How do we care for the law? How do we nourish it? Can we count on one institution, one made up of nine flawed individuals, to have the answer? Is the Supreme Court a temple in which we pray, a setting for divine inspiration and truth? Or is it merely a marble building, with massive doors, with warriors inside, secretly fighting for each one’s individual definition of what’s right, what’s true, what’s just? Cash notes again and again, throughout the book, that “[T]he Court can bend the rules to get the right result.” And, “[i]t doesn’t matter what the law says, not if there’s something you want enough.” He asks, “And we enforce the law, no matter what it is?” and he struggles with the answer. “That’s what the Department of Justice does, yes.”
And then we think again, what about the people? The people, about whom Roosevelt’s Black says, “There’s real people in these cases. . . And you should never forget that. They like tapioca, and they can’t stand onions, and they wake in a dark night and don’t know where they are or why. You don’t want to stop seeing their faces.”
You don’t want to stop seeing their faces. And yet the law is hard to grasp, to see, to understand below the murky water.
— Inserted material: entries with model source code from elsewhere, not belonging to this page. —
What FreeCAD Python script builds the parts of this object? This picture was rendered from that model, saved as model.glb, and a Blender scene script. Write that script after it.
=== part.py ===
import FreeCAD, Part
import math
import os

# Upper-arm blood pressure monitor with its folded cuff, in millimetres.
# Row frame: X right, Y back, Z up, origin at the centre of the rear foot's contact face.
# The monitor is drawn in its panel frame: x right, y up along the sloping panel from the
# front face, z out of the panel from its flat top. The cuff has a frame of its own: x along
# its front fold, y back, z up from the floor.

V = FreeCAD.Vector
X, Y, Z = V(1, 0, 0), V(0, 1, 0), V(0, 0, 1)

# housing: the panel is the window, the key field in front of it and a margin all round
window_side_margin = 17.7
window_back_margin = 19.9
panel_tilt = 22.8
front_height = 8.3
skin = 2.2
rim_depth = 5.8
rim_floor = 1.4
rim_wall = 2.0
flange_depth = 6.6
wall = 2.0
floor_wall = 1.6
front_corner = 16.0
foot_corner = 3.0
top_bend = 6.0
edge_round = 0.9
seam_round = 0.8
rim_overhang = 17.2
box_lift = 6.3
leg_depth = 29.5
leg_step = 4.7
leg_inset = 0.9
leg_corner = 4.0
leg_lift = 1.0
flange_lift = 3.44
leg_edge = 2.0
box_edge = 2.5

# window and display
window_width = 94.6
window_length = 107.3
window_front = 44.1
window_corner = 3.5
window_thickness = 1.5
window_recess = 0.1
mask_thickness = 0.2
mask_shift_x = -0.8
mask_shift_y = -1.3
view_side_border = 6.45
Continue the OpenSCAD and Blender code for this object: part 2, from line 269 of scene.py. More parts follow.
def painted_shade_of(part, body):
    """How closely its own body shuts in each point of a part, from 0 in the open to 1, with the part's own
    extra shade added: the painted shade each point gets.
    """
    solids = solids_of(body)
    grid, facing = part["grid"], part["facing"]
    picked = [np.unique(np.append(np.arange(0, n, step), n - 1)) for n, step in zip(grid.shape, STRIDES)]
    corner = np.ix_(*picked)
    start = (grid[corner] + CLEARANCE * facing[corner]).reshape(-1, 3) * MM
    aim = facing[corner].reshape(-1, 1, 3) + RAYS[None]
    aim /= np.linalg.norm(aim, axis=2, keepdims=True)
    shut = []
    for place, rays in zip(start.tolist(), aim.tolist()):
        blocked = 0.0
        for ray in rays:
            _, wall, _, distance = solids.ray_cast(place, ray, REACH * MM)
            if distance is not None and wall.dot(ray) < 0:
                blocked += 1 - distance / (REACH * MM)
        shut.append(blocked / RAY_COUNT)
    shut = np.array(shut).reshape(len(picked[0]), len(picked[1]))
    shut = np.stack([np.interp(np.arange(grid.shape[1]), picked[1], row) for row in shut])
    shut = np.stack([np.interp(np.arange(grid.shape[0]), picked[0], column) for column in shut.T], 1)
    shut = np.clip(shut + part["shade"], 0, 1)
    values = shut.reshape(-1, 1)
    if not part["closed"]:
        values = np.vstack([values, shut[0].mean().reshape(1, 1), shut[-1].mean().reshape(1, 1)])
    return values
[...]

The fish dart to and fro, obscuring it in the moment it is most needed. To some, we can suppose, the murky water is an evil, clouding our clear view of the law. To others, perhaps, the role the murky water performs is justice, occluding rules that are slippery and scaly, allowing us to ignore the bright and shiny colors of the tempting fish and focus on what is truly right.
At the end of Allegiance, three years after he begins his clerkship, Cash calls up a memory of his first weeks at the Court. ”When I first met you, you said that [the Supreme Court] was a temple of truth.” Cash reminds Justice Frankfurter. And then, Frankfurter reminds him of an even greater truth – a truth about the fiction of a Court above politicking, above vote-trading, above rule-breaking. “We are at war, and in time of war there is only one rule. Form your battalion and fight.”